Extract the listing below in full, unchanged.

* start Extracted data *

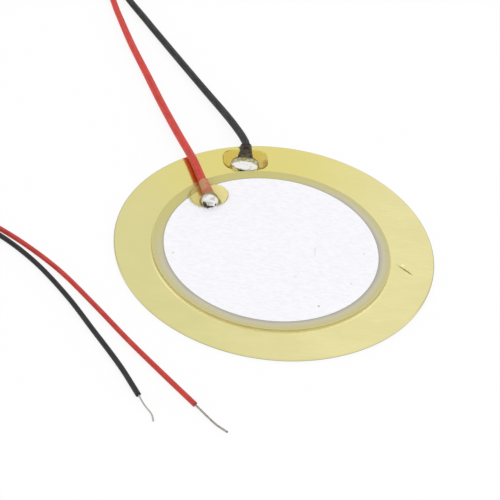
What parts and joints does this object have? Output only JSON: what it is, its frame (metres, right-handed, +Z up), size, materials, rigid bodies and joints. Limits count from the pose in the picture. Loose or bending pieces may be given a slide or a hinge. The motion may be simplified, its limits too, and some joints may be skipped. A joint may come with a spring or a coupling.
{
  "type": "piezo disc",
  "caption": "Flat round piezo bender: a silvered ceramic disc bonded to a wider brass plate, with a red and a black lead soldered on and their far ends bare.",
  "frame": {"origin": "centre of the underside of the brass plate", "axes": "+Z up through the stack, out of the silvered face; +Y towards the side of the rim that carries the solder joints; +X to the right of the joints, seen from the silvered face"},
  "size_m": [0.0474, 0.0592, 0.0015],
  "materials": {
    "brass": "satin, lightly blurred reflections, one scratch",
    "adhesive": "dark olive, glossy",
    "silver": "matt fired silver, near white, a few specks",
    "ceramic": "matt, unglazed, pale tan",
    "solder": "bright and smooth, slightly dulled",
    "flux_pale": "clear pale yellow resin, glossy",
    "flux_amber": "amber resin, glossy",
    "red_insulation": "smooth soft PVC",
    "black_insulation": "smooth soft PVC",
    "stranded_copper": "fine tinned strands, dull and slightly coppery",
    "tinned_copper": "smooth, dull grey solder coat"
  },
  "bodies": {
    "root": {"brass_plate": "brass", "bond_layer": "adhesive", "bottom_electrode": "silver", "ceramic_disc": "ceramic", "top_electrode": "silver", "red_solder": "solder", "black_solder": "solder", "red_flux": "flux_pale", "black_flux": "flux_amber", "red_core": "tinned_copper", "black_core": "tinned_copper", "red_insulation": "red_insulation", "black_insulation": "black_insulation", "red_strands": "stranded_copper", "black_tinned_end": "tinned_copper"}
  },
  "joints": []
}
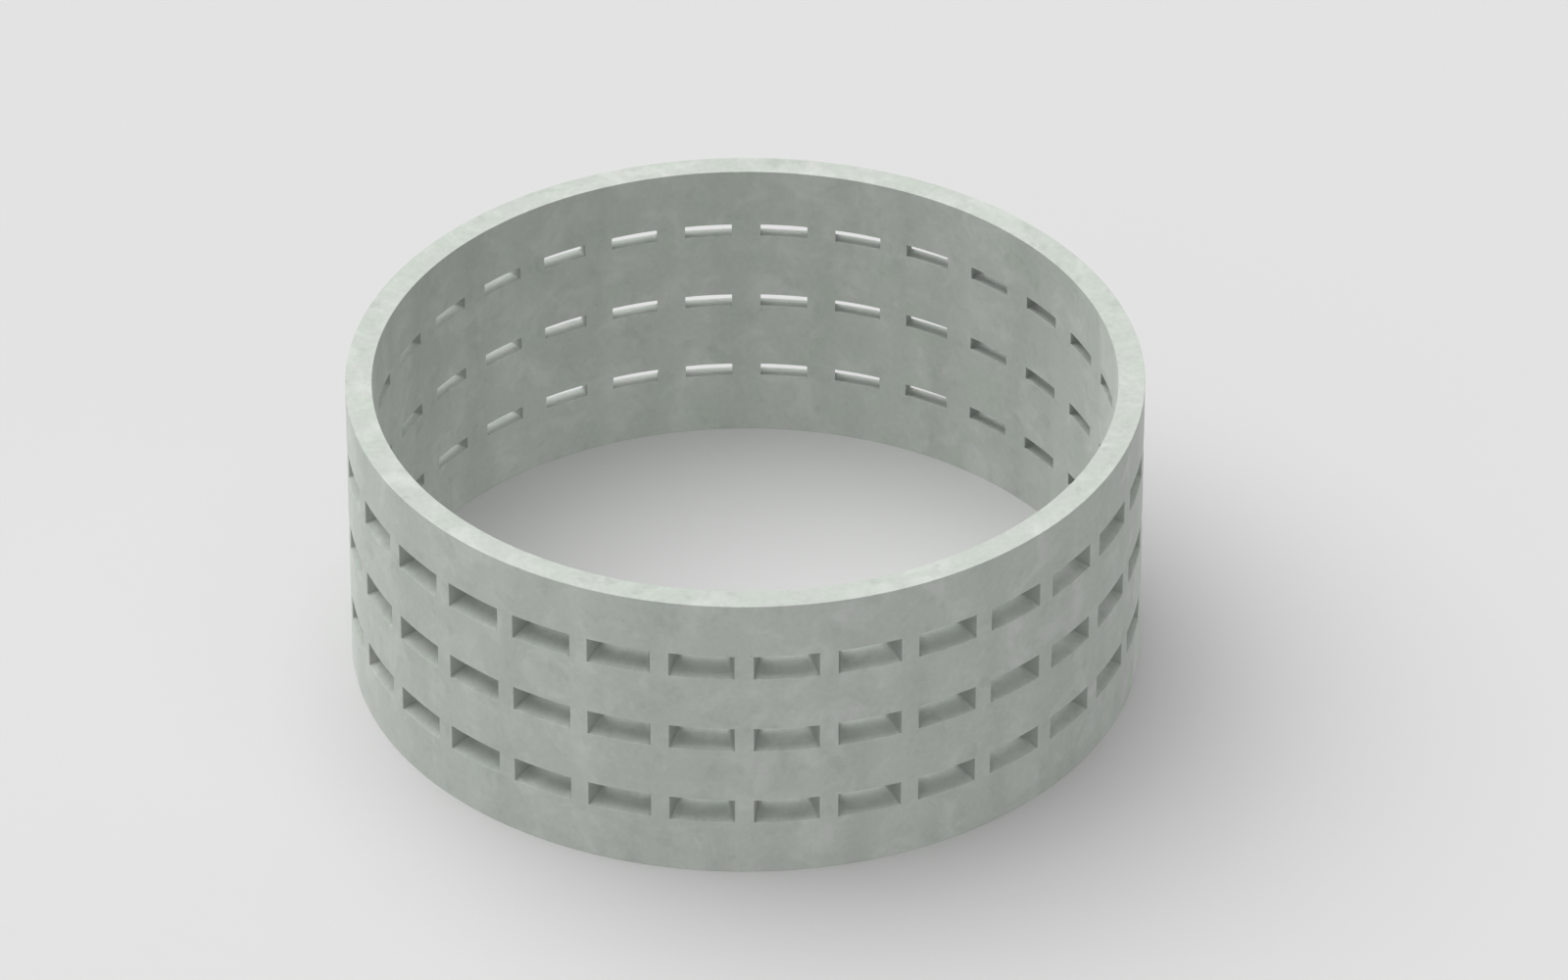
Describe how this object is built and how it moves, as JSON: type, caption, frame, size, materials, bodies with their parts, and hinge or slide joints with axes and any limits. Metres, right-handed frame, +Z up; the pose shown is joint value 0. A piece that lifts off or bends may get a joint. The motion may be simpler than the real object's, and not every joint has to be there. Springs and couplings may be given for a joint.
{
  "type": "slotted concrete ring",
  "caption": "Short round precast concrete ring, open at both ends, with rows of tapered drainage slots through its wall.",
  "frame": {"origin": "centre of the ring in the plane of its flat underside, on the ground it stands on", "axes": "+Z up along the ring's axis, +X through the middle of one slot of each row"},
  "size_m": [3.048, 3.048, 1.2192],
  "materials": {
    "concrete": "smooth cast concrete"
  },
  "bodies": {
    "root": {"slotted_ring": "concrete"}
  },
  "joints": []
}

* end Extracted data *

(Task answer):
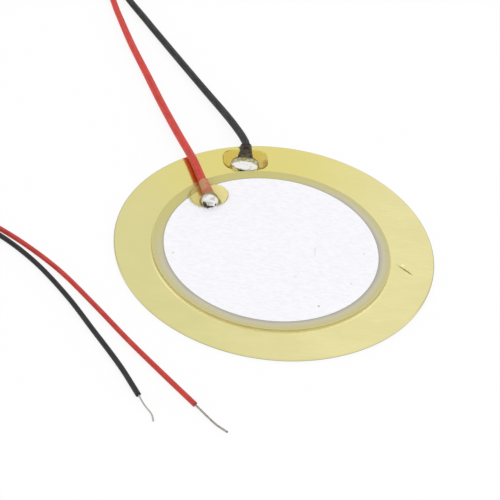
What parts and joints does this object have? Output only JSON: what it is, its frame (metres, right-handed, +Z up), size, materials, rigid bodies and joints. Limits count from the pose in the picture. Loose or bending pieces may be given a slide or a hinge. The motion may be simplified, its limits too, and some joints may be skipped. A joint may come with a spring or a coupling.
{
  "type": "piezo disc",
  "caption": "Flat round piezo bender: a silvered ceramic disc bonded to a wider brass plate, with a red and a black lead soldered on and their far ends bare.",
  "frame": {"origin": "centre of the underside of the brass plate", "axes": "+Z up through the stack, out of the silvered face; +Y towards the side of the rim that carries the solder joints; +X to the right of the joints, seen from the silvered face"},
  "size_m": [0.0474, 0.0592, 0.0015],
  "materials": {
    "brass": "satin, lightly blurred reflections, one scratch",
    "adhesive": "dark olive, glossy",
    "silver": "matt fired silver, near white, a few specks",
    "ceramic": "matt, unglazed, pale tan",
    "solder": "bright and smooth, slightly dulled",
    "flux_pale": "clear pale yellow resin, glossy",
    "flux_amber": "amber resin, glossy",
    "red_insulation": "smooth soft PVC",
    "black_insulation": "smooth soft PVC",
    "stranded_copper": "fine tinned strands, dull and slightly coppery",
    "tinned_copper": "smooth, dull grey solder coat"
  },
  "bodies": {
    "root": {"brass_plate": "brass", "bond_layer": "adhesive", "bottom_electrode": "silver", "ceramic_disc": "ceramic", "top_electrode": "silver", "red_solder": "solder", "black_solder": "solder", "red_flux": "flux_pale", "black_flux": "flux_amber", "red_core": "tinned_copper", "black_core": "tinned_copper", "red_insulation": "red_insulation", "black_insulation": "black_insulation", "red_strands": "stranded_copper", "black_tinned_end": "tinned_copper"}
  },
  "joints": []
}
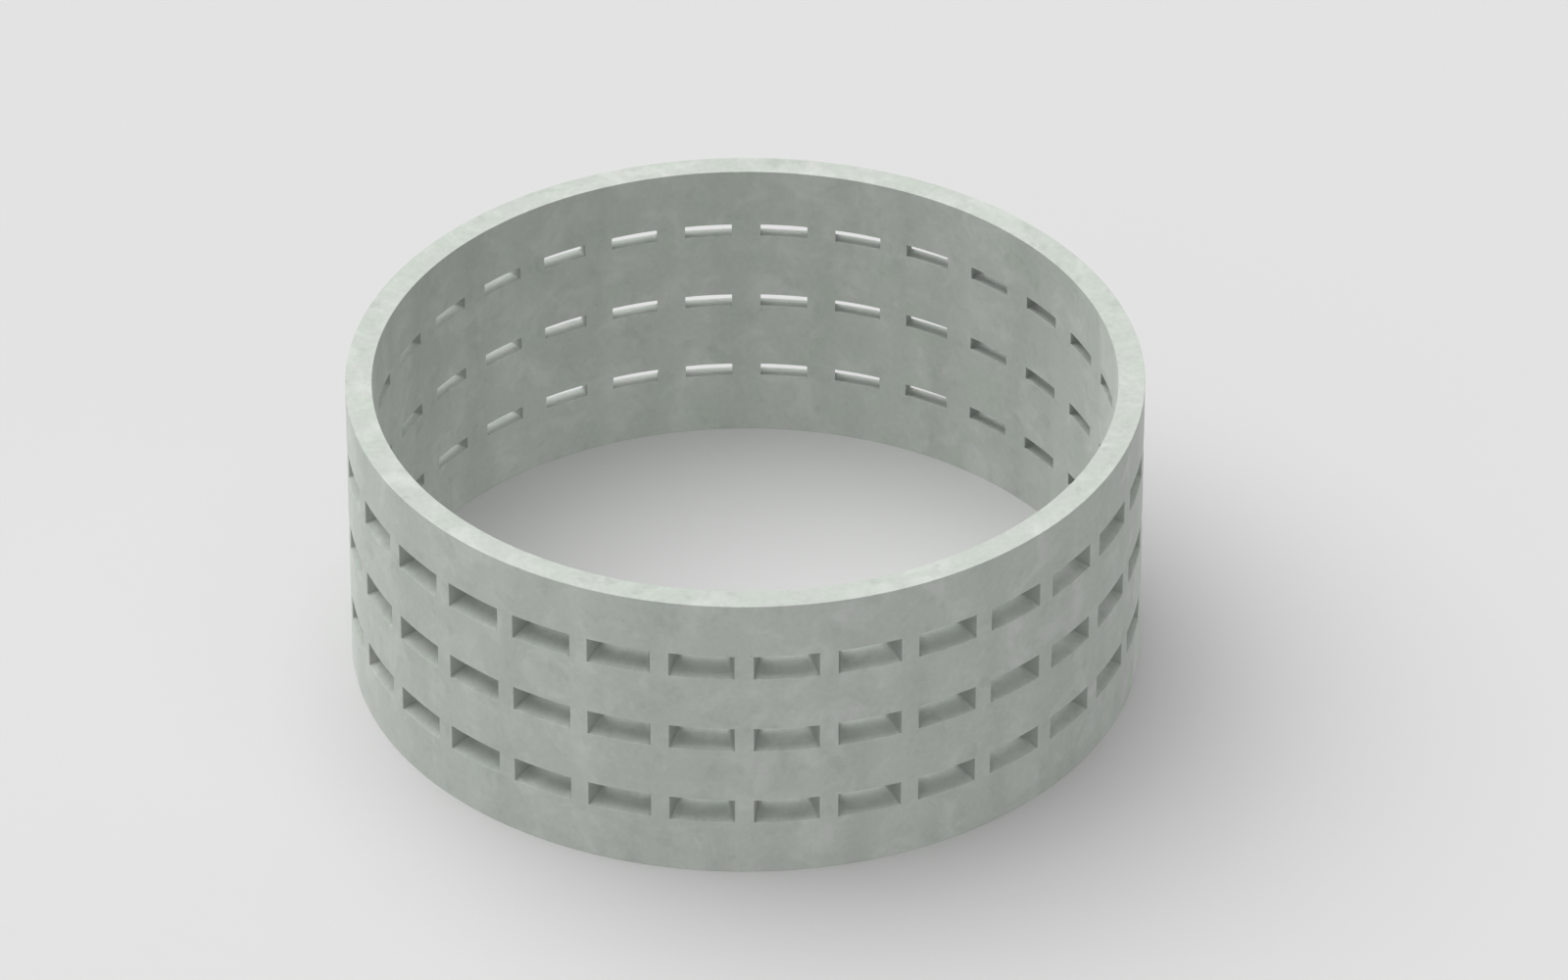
Describe how this object is built and how it moves, as JSON: type, caption, frame, size, materials, bodies with their parts, and hinge or slide joints with axes and any limits. Metres, right-handed frame, +Z up; the pose shown is joint value 0. A piece that lifts off or bends may get a joint. The motion may be simpler than the real object's, and not every joint has to be there. Springs and couplings may be given for a joint.
{
  "type": "slotted concrete ring",
  "caption": "Short round precast concrete ring, open at both ends, with rows of tapered drainage slots through its wall.",
  "frame": {"origin": "centre of the ring in the plane of its flat underside, on the ground it stands on", "axes": "+Z up along the ring's axis, +X through the middle of one slot of each row"},
  "size_m": [3.048, 3.048, 1.2192],
  "materials": {
    "concrete": "smooth cast concrete"
  },
  "bodies": {
    "root": {"slotted_ring": "concrete"}
  },
  "joints": []
}